Last revised on
Monday, November 19, 2001.



The Great Fire of 1881


Charlie Slack lived in Bingham Township in the late 1800's. He left behind a wonderfully detailed journal. Here is an excerpt regarding the 1881 fire.

"I have mentioned the fire of 1881. It was in September. Father was plowing for fall wheat with Jim and Bill in the field S.W. of the house. It began to get very smoky and about 10 a.m. father unharnessed the team, spread the harness out on the plowed field and turned the horse loose and went to work pumping water and filling everything he could find with water. Before this was finished Billie Warren came over to help us. Supposing there was no fire except at our place.
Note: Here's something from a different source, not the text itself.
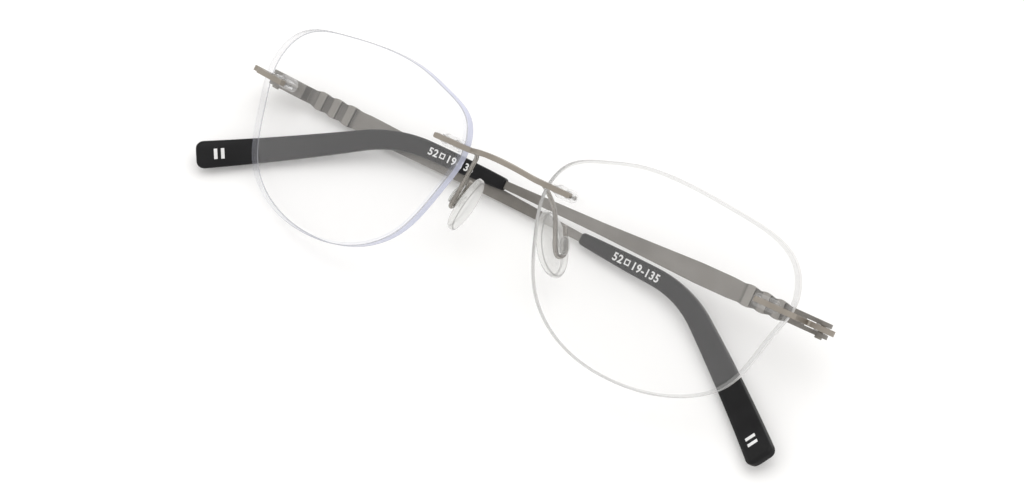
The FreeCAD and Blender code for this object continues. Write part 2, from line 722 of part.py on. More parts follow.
def move_all(step):
    """Moves every sub-part. A twin mirrors its moved source, so that move is undone first."""
    for sub_part in finished.values():
        moved = step * sub_part.Placement
        if sub_part.TypeId == "Part::Mirroring":
            moved = moved * mirrored(step).inverse()
        sub_part.Placement = moved
    doc.recompute()


def lay_down():
    """Turns the glasses as they lie on a surface, then puts the origin under their middle."""
    turn = Rotation(ALONG_Y, size("rest_pitch")) * Rotation(ALONG_X, size("rest_roll"))
    move_all(Placement(Vector(), turn))
    around = FreeCAD.BoundBox()
    for sub_part in finished.values():
        around.add(sub_part.Shape.optimalBoundingBox(False))
    move_all(Placement(Vector(-around.Center.x, -around.Center.y, -around.ZMin), UPRIGHT))


lay_down()

faulty = [item.Name for item in doc.Objects if {"Invalid", "Error"} & set(item.State)]
if faulty:
    raise RuntimeError(f"these objects failed: {faulty}")
for name, sub_part in finished.items():
    if sub_part.Shape.isNull() or not sub_part.Shape.isValid():
        raise RuntimeError(f"{name} has no valid shape")

os.makedirs("parts", exist_ok=True)
for name, sub_part in finished.items():
    sub_part.Shape.exportStep(f"parts/{name}.step")
    print(f"{name}: {sub_part.Shape.Volume:.2f} mm3, {len(sub_part.Shape.Solids)} solid(s)")
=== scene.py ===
import json
import math

import bmesh
import bpy
import numpy as np
from mathutils import Matrix, Vector

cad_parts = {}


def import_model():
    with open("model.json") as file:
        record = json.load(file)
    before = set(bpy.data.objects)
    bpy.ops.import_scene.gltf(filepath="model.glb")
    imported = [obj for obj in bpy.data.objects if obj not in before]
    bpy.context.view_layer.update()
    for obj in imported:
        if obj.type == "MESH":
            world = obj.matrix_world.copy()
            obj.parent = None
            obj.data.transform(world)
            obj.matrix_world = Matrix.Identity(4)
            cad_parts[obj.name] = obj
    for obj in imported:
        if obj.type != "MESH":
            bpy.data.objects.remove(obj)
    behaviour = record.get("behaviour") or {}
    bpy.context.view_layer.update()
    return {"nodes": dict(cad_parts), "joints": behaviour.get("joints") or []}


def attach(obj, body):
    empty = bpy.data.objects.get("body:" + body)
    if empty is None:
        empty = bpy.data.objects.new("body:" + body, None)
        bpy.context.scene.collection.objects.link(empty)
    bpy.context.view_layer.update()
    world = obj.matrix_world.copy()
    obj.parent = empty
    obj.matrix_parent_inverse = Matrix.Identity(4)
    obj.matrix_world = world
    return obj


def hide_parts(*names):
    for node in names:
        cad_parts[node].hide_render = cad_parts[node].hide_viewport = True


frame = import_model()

# Folded rimless eyeglasses lying on a pale floor. The lenses, nose pads, pad arms, bridge bar
# and ear tips are rebuilt here with rounder forms, and the other parts keep their CAD solids.
# Dimensions are in millimetres in the glasses' own frames, and metres in the scene.

MM = 0.001
NODES = frame["nodes"]
JOINTS = {joint["name"]: joint for joint in frame["joints"]}

# ------------------------------------------------------------------ the frames of the glasses
# X across, Y up the face, Z forwards, origin halfway between the lens centres. The rest pose
# turns this frame by a roll and a pitch, and its place comes from the left hinge.
REST_ROLL = math.radians(36.83)
REST_PITCH = math.radians(-3.216)
PIVOT = Vector((63.2, 4.0, -17.8))
FRONT_TILT = math.radians(-5.5)
HINGE_LEAN = {"left": math.radians(0.2), "right": math.radians(2.7)}
FOLD_LIFT = {"left": math.radians(1.8), "right": 0.0}

TURN = Matrix.Rotation(REST_PITCH, 4, "Y") @ Matrix.Rotation(REST_ROLL, 4, "X")
SHIFT = Vector(JOINTS["hinge_left"]["pos_m"]) - TURN @ (PIVOT * MM)
LAID = Matrix.Translation(SHIFT) @ TURN @ Matrix.Scale(MM, 4)
FLIP = Matrix.Scale(-1, 4, Vector((1, 0, 0)))


def on_side(side, place):
    """A left-hand place in millimetres, moved to the scene and mirrored for the right side."""
    return LAID @ (FLIP @ place if side == "right" else place)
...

Father sent me to Sam Donaldson’s to get him to help us too. But Sam said he would have to protect his own property and of course he was right. At about the half mile point there were log heaps on each side of the road, and when I came back they were all on fire. It was awfully hot but I knew that if I did not get through Mother would send Father after me and take him away from fighting the fire. I don’t know how I learned it but I ducked my head as close to the ground as I could and ran as fast as I could. When I was about half way through my straw hat that mother had made blew off. But I kept on for I knew that if I turned back I would loose my life as well as the hat. When I got home mother, "thoughtlessly of course" started to scold me for loosing my hat but father told her not to scold me. That I had done perfectly right. Billie Warren did not loose much in the fire but he helped us save our buildings and grain and hay stacks. Billie Warren saw a spark light on a hay stack and he ran with a pail of water and threw the water and it landed on the spot. He and father poured several pails of water on it before they put it out. It burned a round hole down in the stack about 18" deep and large enough so they could run their arm in it.

It was an awful fire. Many were burned completely out. Families moved in with other families. In the white school house, one mile East of Ubly, there were several families. Many men were blind for a time after the fire from the smoke. My father had to be lead around by the hand. About a week after the fire Mr. Maxson (the man who cleared the land for the ox team) came over to our place – lead by the hand. He had been completely blind. His sight was coming back by this time. While sitting in our house the cat walked across the room and he said "I can tell that is a cat." Mother had emptied the straw ticks a few days before and she and I had a hard time to keep the straw from burning. I can remember the trees to the south of our house burning. There were a lot of standing dead hemlock trees. The tops of which were on fire and lasted a part of the night. They made a pretty sight.

Mr. Maxson had the ox team at his place the day of the fire. I think the team was standing out in front of his house in the road and not hitched to any thing. It seemed they knew what was happening: so they started to run away from the fire. When they got within less than a half mile of Pagett’s Corners they fell through a culvert and could not get out. They died there.

The fall of the fire a large amount of relief – food, clothing, etc. was sent on – Father used his team – Jim and Bill – to have some of the goods from lake points – there being no R.R. in there at that time. He hired Mr. Maxson to drive the team. We got some of the goods in payment for our services and for the team. One day I was with father at the White School House. I remember how crowded it was inside the school house. Father had parked the team along beside the building so I could see inside. I remember one little boy about my age (8) who was doing a lot of crying. I suppose the confusion had tired him out. His father took a cup and broke it full of crackers, poured syrup over it – stuck a spoon in it and gave it to him. I thought "if I could only have a dish like that". Had I asked my father he might have given it to me.

While the roads kept good that fall it was not so hard on the teams: but when the rains came the roads were bad fore there was no pavement in those days just dirt roads.

It was a hard time for the people. Most lost all they had. Some put their clothing and bedding in the well but the cover over the well would burn and the things in the well would burn. What floated above the water would burn and the things rise, dry out and burn. So that did not help any. One man said when they did not have enough water they would use what they had to wash their eyes and then drink it

But the worse tragedy I know of is the death of the Day family. This family lived in the center of Section 8 in Bingham Township. There was very little clearing and plenty of dead dry timber. There were the father, mother, Anna and Willie. Another girl – Fannie – was away from home – living with a family by the name of Sherwin. Father Ross drove through there earlier in the day and he tried to get them to go home with him but they thought they might be able to save something, so stayed. Everything they had was burned and they were found burned, or rather roasted to death. I remember one day during the summer term of school, standing on the bank of the school house and talking to Anna and she – in her shy-girlish way – said that she was going to be in a higher reader next term. I suppose it was the second reader."